Attorno alla figura di una giovane donna, Tanya, senza più radici, sbandata, drogata e incapace di fare i conti con sé stessa, strappata neonata dalle braccia di sua madre, un'indiana Mohawk, affidata in adozione a una coppia di immigrati iraniani oramai ben inseriti, Lepage costruisce una vicenda corale che intreccia la vita appunto di varie persone, esemplari della realtà canadese d'oggi. Si va dai nuovi e vecchi immigrati, come i cinesi dei tempi delle guerre dell'oppio, a autoctoni che sono riusciti a riacquistare un proprio orgoglio, da agenti di polizia poco inclini a occuparsi dei problemi degli autoctoni, spesso ridotti a paria e drogati, ai centri di sostegno per i tossicodipendenti, con la loro igienica assistenza, sino ad artisti che sentono e scoprono l'urgenza creativa e morale di testimoniare il proprio tempo, come implicita denuncia (che è poi quel che fa Lepage stesso), scontrandosi con l'ostilità spesso degli interessati, con i mondi chiusi in difesa sia delle vittime, sia dei persecutori. Del resto sono stati gli stessi autoctoni canadesi a protestare con forza contro lo spettacolo, contestando che qualcuno esterno possa raccontare cosa loro hanno passato e cosa provano. Lepage inserisce così una discussione sulla libertà dell'artista, riguardo alla pittrice francese a Vancouver che lavora a una mostra sul tema della violenza sulle donne autoctone.

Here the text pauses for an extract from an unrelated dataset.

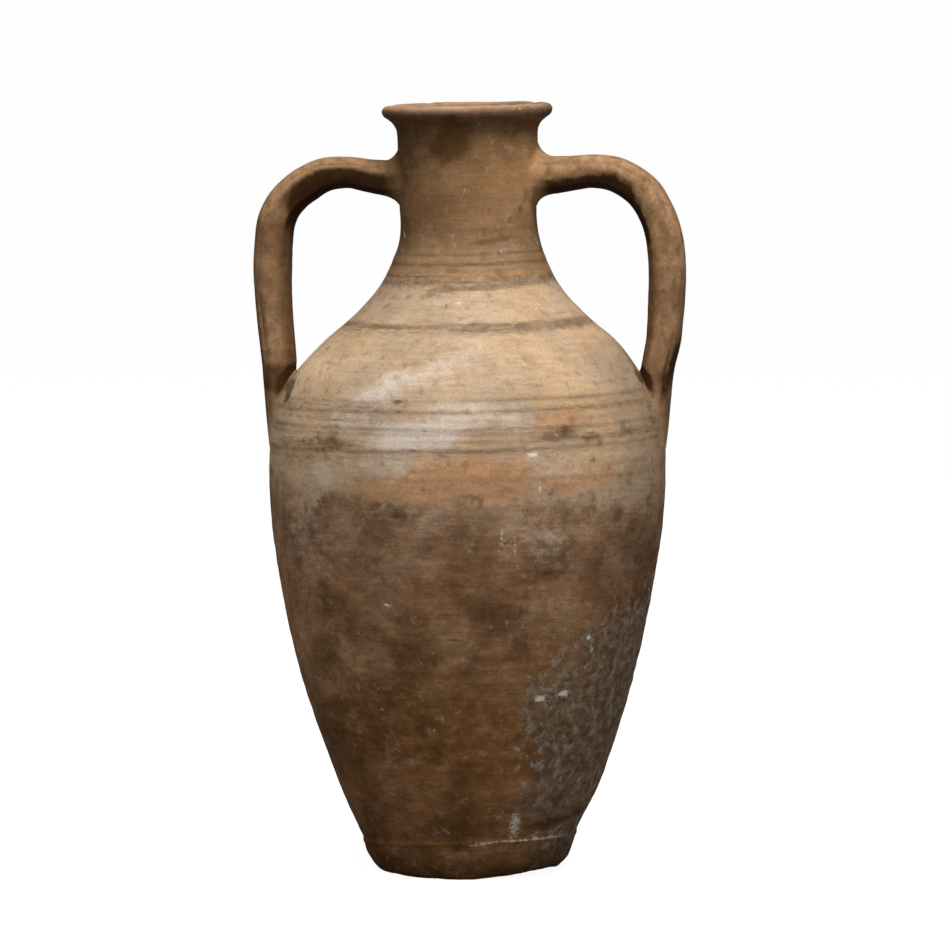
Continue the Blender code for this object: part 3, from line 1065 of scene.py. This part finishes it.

In scena tante storie, velleità e disillusioni, innamoramenti e abbandoni, egoismi, ipocrisie, gelosie e fraintendimenti di persone in genere prigioniere della propria solitudine. Del resto qui si salvano solo coloro che pian piano riescono, per varie ragioni, ad aprirsi agli altri e scoprirne la fragile ma intensa umanità, così che alla fine molti cerchi si chiudono, le due madri di Tanya si incontrano e accettano dopo che questa è stata vittima di un serial killer che infieriva proprio su sbandate ragazze autoctone disposte a prostituirsi per una dose, e si riuniscono con altri in vario modo legati alla loro vicenda in un finale che pare aprirsi a un segnale di speranza e convivenza.
Il regista-autore con la drammaturgia di Michel Nadeau, qui supportato eccezionalmente dal Thèatre du Soleil di Ariane Mnouchkine di cui utilizza i davvero ottimi e numerosi attori (oltre 30), costruisce un lavoro crudo e impietoso sulle ipocrisie di ieri e di oggi del civilissimo Canada come sempre di grande raffinatezza, che si sviluppa narrativamente col ritmo e il rapido susseguirsi cinematografico di scene, i cui cambio sono un suggestivo spettacolo a sé (firmate e dirette da Ariane Sauvé, mentre le immagini e proiezioni sono di Pedro Pires). E nella leggerezza dell'azione di questa gigantesca macchina, che se ha un limite è nel suo realismo asciutto ma assolutamente poco metaforico, ecco che nascono, accanto a scene simboliche come l'abbattimento di tutti i boschi e villaggi dei nativi, momenti antiretorici di rara intensità, di poesia e commozione, come l'incontro e lo sfiorarsi in un accenno di abbraccio delle due madri. Detto questo e dei meritatissimi e lunghi applausi, bisogna comunque notare che alcuni tagli, a cominciare dalla storia dell'aspirante attore, non avrebbero fatto male alle circa tre ore di spettacolo.